_Given exercise:_ Give back the full material, exactly as it reads.
START
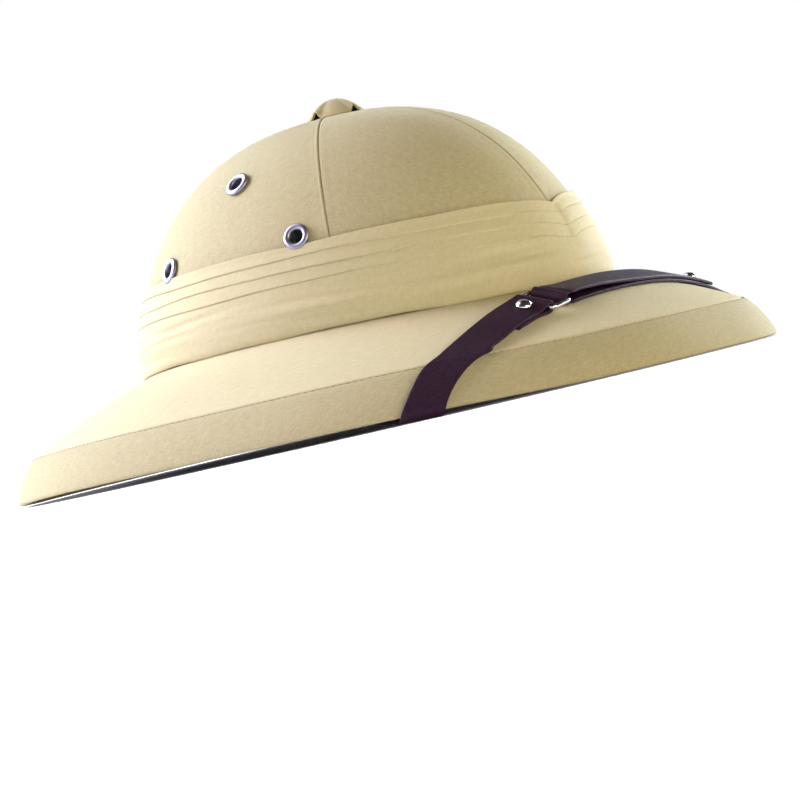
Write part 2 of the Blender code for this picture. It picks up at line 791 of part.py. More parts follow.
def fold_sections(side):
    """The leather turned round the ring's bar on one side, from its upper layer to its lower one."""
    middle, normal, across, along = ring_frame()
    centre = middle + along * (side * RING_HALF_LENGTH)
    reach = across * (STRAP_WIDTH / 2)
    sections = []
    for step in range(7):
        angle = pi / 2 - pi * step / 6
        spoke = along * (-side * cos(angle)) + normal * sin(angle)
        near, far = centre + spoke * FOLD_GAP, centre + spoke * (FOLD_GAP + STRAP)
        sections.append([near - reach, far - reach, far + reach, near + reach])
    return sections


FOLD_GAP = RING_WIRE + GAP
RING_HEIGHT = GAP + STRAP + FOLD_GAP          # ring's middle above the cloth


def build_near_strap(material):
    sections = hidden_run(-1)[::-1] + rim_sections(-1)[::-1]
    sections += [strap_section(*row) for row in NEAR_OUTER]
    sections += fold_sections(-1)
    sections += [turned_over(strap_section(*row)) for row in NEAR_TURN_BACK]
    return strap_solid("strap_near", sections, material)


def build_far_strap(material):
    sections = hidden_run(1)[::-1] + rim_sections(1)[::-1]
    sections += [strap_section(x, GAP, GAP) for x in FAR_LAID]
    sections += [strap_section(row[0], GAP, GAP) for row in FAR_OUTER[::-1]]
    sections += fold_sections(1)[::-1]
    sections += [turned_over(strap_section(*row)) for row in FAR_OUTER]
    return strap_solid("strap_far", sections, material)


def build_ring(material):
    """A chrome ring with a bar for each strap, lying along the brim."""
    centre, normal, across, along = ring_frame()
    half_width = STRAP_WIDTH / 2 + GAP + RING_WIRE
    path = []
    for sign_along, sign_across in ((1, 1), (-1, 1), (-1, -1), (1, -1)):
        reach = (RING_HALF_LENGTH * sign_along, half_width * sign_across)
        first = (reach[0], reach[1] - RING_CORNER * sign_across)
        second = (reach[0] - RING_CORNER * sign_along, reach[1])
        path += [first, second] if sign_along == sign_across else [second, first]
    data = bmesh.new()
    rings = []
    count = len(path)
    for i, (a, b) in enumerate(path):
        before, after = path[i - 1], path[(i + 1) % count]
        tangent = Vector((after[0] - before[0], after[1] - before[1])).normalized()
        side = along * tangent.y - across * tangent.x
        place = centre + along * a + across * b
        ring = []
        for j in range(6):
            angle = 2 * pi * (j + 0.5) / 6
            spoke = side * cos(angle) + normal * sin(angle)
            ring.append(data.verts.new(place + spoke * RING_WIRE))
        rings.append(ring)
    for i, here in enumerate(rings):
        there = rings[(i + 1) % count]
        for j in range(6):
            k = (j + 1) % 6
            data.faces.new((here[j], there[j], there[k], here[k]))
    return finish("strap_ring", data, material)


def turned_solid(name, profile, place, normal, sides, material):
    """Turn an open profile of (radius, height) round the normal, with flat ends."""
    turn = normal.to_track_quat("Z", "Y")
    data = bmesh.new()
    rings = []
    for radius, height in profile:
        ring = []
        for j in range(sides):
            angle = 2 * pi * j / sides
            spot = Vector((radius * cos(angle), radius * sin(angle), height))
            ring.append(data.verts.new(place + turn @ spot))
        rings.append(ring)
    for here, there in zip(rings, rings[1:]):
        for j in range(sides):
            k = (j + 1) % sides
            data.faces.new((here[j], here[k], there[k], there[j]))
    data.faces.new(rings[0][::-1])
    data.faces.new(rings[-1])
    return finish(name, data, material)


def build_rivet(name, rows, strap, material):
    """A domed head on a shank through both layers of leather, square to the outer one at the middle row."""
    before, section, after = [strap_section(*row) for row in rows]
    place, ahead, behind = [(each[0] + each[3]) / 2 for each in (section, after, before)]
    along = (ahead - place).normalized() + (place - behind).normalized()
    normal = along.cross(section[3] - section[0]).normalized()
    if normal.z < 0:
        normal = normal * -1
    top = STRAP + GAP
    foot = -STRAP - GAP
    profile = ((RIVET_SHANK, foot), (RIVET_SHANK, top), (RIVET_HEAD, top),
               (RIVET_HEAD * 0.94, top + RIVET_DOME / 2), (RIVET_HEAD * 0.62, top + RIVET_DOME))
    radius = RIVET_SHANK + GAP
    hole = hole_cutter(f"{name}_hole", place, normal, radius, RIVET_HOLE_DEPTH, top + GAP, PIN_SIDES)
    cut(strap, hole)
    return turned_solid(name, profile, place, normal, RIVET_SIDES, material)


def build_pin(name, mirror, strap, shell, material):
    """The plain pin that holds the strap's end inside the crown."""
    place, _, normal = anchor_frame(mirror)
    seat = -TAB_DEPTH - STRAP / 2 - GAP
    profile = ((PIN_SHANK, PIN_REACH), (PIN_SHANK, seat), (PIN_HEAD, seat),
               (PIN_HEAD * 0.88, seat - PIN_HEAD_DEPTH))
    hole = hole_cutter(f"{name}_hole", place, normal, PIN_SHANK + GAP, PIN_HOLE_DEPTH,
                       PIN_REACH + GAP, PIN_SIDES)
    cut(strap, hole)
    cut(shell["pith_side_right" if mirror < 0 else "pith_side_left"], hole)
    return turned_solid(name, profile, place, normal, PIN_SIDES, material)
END
_Solution to the problem:_
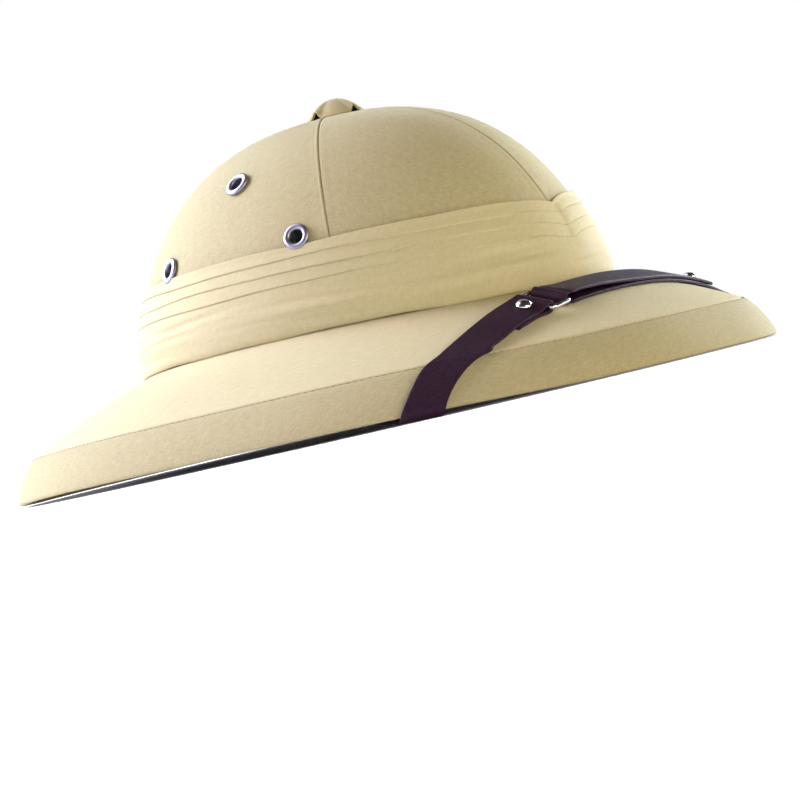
Write part 2 of the Blender code for this picture. It picks up at line 791 of part.py. More parts follow.
def fold_sections(side):
    """The leather turned round the ring's bar on one side, from its upper layer to its lower one."""
    middle, normal, across, along = ring_frame()
    centre = middle + along * (side * RING_HALF_LENGTH)
    reach = across * (STRAP_WIDTH / 2)
    sections = []
    for step in range(7):
        angle = pi / 2 - pi * step / 6
        spoke = along * (-side * cos(angle)) + normal * sin(angle)
        near, far = centre + spoke * FOLD_GAP, centre + spoke * (FOLD_GAP + STRAP)
        sections.append([near - reach, far - reach, far + reach, near + reach])
    return sections


FOLD_GAP = RING_WIRE + GAP
RING_HEIGHT = GAP + STRAP + FOLD_GAP          # ring's middle above the cloth


def build_near_strap(material):
    sections = hidden_run(-1)[::-1] + rim_sections(-1)[::-1]
    sections += [strap_section(*row) for row in NEAR_OUTER]
    sections += fold_sections(-1)
    sections += [turned_over(strap_section(*row)) for row in NEAR_TURN_BACK]
    return strap_solid("strap_near", sections, material)


def build_far_strap(material):
    sections = hidden_run(1)[::-1] + rim_sections(1)[::-1]
    sections += [strap_section(x, GAP, GAP) for x in FAR_LAID]
    sections += [strap_section(row[0], GAP, GAP) for row in FAR_OUTER[::-1]]
    sections += fold_sections(1)[::-1]
    sections += [turned_over(strap_section(*row)) for row in FAR_OUTER]
    return strap_solid("strap_far", sections, material)


def build_ring(material):
    """A chrome ring with a bar for each strap, lying along the brim."""
    centre, normal, across, along = ring_frame()
    half_width = STRAP_WIDTH / 2 + GAP + RING_WIRE
    path = []
    for sign_along, sign_across in ((1, 1), (-1, 1), (-1, -1), (1, -1)):
        reach = (RING_HALF_LENGTH * sign_along, half_width * sign_across)
        first = (reach[0], reach[1] - RING_CORNER * sign_across)
        second = (reach[0] - RING_CORNER * sign_along, reach[1])
        path += [first, second] if sign_along == sign_across else [second, first]
    data = bmesh.new()
    rings = []
    count = len(path)
    for i, (a, b) in enumerate(path):
        before, after = path[i - 1], path[(i + 1) % count]
        tangent = Vector((after[0] - before[0], after[1] - before[1])).normalized()
        side = along * tangent.y - across * tangent.x
        place = centre + along * a + across * b
        ring = []
        for j in range(6):
            angle = 2 * pi * (j + 0.5) / 6
            spoke = side * cos(angle) + normal * sin(angle)
            ring.append(data.verts.new(place + spoke * RING_WIRE))
        rings.append(ring)
    for i, here in enumerate(rings):
        there = rings[(i + 1) % count]
        for j in range(6):
            k = (j + 1) % 6
            data.faces.new((here[j], there[j], there[k], here[k]))
    return finish("strap_ring", data, material)


def turned_solid(name, profile, place, normal, sides, material):
    """Turn an open profile of (radius, height) round the normal, with flat ends."""
    turn = normal.to_track_quat("Z", "Y")
    data = bmesh.new()
    rings = []
    for radius, height in profile:
        ring = []
        for j in range(sides):
            angle = 2 * pi * j / sides
            spot = Vector((radius * cos(angle), radius * sin(angle), height))
            ring.append(data.verts.new(place + turn @ spot))
        rings.append(ring)
    for here, there in zip(rings, rings[1:]):
        for j in range(sides):
            k = (j + 1) % sides
            data.faces.new((here[j], here[k], there[k], there[j]))
    data.faces.new(rings[0][::-1])
    data.faces.new(rings[-1])
    return finish(name, data, material)


def build_rivet(name, rows, strap, material):
    """A domed head on a shank through both layers of leather, square to the outer one at the middle row."""
    before, section, after = [strap_section(*row) for row in rows]
    place, ahead, behind = [(each[0] + each[3]) / 2 for each in (section, after, before)]
    along = (ahead - place).normalized() + (place - behind).normalized()
    normal = along.cross(section[3] - section[0]).normalized()
    if normal.z < 0:
        normal = normal * -1
    top = STRAP + GAP
    foot = -STRAP - GAP
    profile = ((RIVET_SHANK, foot), (RIVET_SHANK, top), (RIVET_HEAD, top),
               (RIVET_HEAD * 0.94, top + RIVET_DOME / 2), (RIVET_HEAD * 0.62, top + RIVET_DOME))
    radius = RIVET_SHANK + GAP
    hole = hole_cutter(f"{name}_hole", place, normal, radius, RIVET_HOLE_DEPTH, top + GAP, PIN_SIDES)
    cut(strap, hole)
    return turned_solid(name, profile, place, normal, RIVET_SIDES, material)


def build_pin(name, mirror, strap, shell, material):
    """The plain pin that holds the strap's end inside the crown."""
    place, _, normal = anchor_frame(mirror)
    seat = -TAB_DEPTH - STRAP / 2 - GAP
    profile = ((PIN_SHANK, PIN_REACH), (PIN_SHANK, seat), (PIN_HEAD, seat),
               (PIN_HEAD * 0.88, seat - PIN_HEAD_DEPTH))
    hole = hole_cutter(f"{name}_hole", place, normal, PIN_SHANK + GAP, PIN_HOLE_DEPTH,
                       PIN_REACH + GAP, PIN_SIDES)
    cut(strap, hole)
    cut(shell["pith_side_right" if mirror < 0 else "pith_side_left"], hole)
    return turned_solid(name, profile, place, normal, PIN_SIDES, material)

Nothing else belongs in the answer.